The amazing story of Harry Brearley, as he rose from poverty to become a self-taught metallurgist, is told first as one of the early discoverers of stainless steel. Another story is of entrepreneur, Edward Budd, who against all odds and during the Great Depression, used stainless steel and revolutionized the way passenger trains were built, creating a beautiful, streamlined train that was much faster and one-third the weight of a regular train of the time. And in 1970, a young metallurgist discovered, in the laboratory, a process that would cut the cost of stainless steel in half and produce better steel. It then took twelve years to discover how to develop the process for large-scale production.
This book provides a fascinating glimpse into the crowning achievements of a material that we may take for granted today. In the early days, when stainless steel cost as much as fifteen times that of ordinary steel, the goal was to produce the finest, the most durable and the most beautiful product that money could buy. The book describes the discoveries of the five classes of stainless steel and the melting and refining of these alloys, which have found use in innumerable industries, in the home, in architecture and in transportation. Stories cover everything from the making of consumer goods and iconic structures such as the Chrysler building and the Gateway Arch in St. Louis.

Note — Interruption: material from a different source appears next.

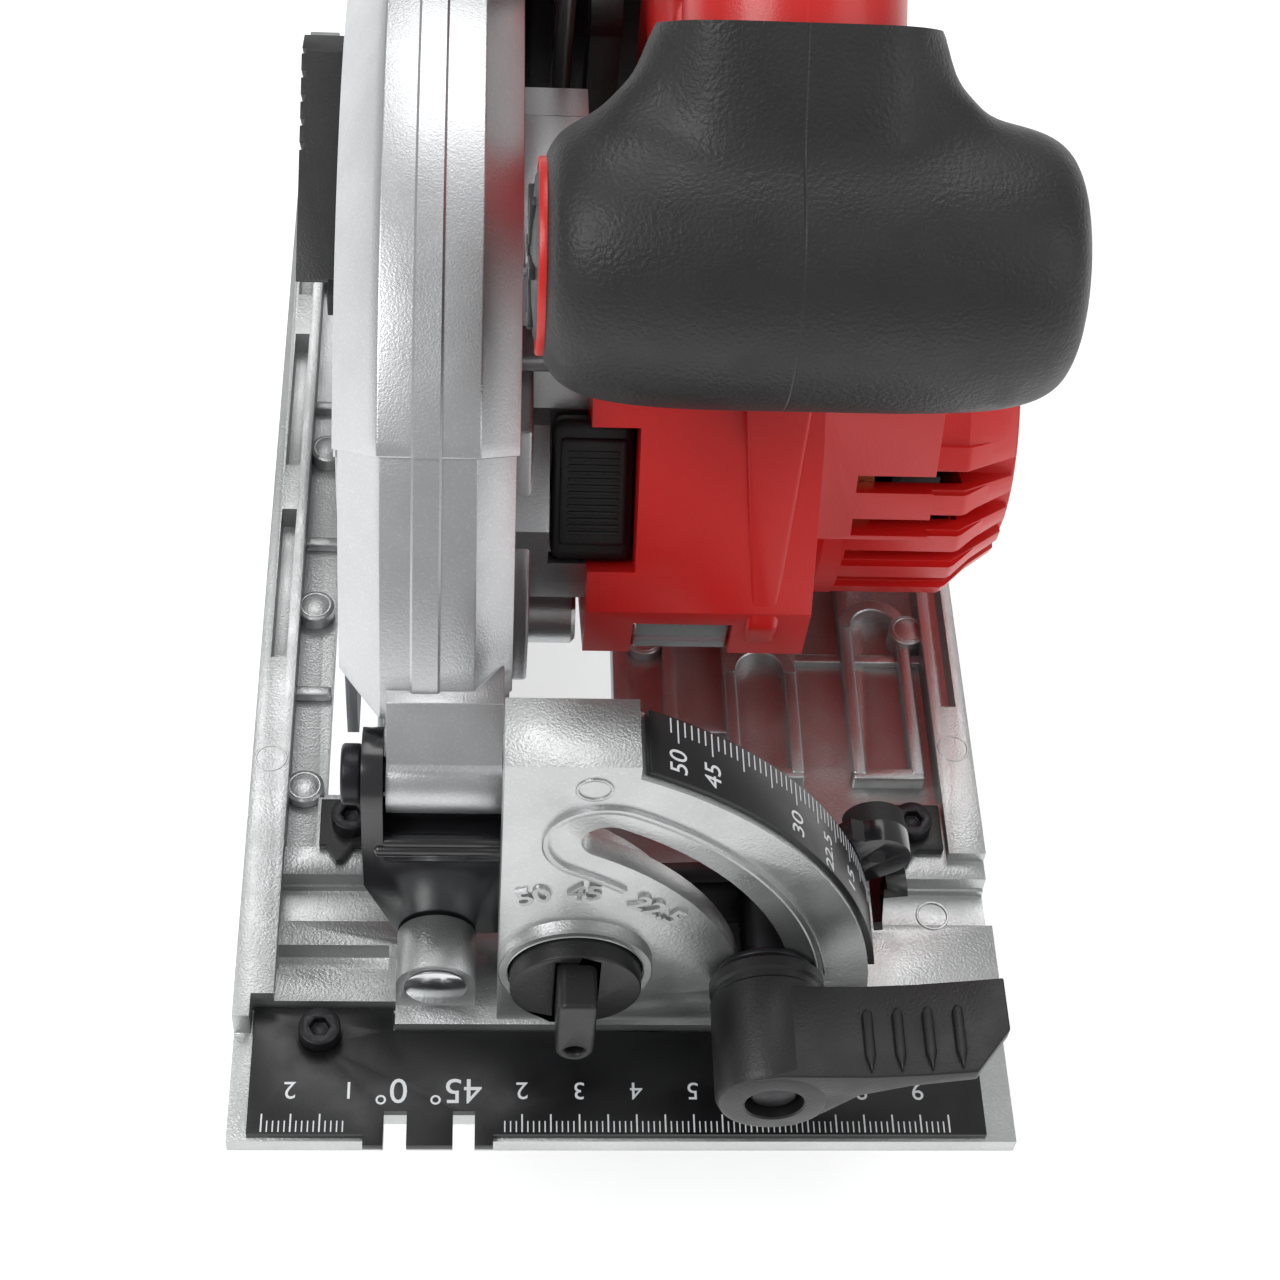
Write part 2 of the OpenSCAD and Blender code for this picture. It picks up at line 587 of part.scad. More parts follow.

The History of Stainless Steel should light the imagination of those who are curious about how technology can advance and benefit society. Architects, engineers, historians and railroad enthusiasts will enjoy this book as well. Amply illustrated with photographs, the book also includes a "Stainless Steel Timeline" that lists over 450 interesting and important facts and events on stainless steels technology and applications.
About the Author
Harold M. Cobb graduated from Yale University in 1942, receiving a B. E. Degree in Metallurgical Engineering. He has had a broad background in the stainless steel industry and has been involved in the development of many stainless steel products. He was one of the principal promoters and developers of the Unified Numbering System for Metals (UNS) which was organized jointly by the Society of Automotive Engineers (SAE) and American Society for Testing and Materials (ASTM) in 1970. He served as Secretary of the U. S. Secretariat for the International Standards Committee ISO/TC17/SC12 on Carbon Steel Sheet and Strip for fifteen years. He has edited twenty-two books on steel, including works on carbon, alloy and coated steel sheet and strip, tool steels, stainless steel specifications and a Pocketbook of Standard Wrought Steels. In 1999 he became Editor of the Stainless Steels Products Manual, one of the sixteen steel products manuals that the American Iron & Steel Institute (AISI) initiated in the 1950s. In 2008, Cobb edited and substantially revised his second edition of Stainless Steels, now published by the Association for Iron & Steel Technology.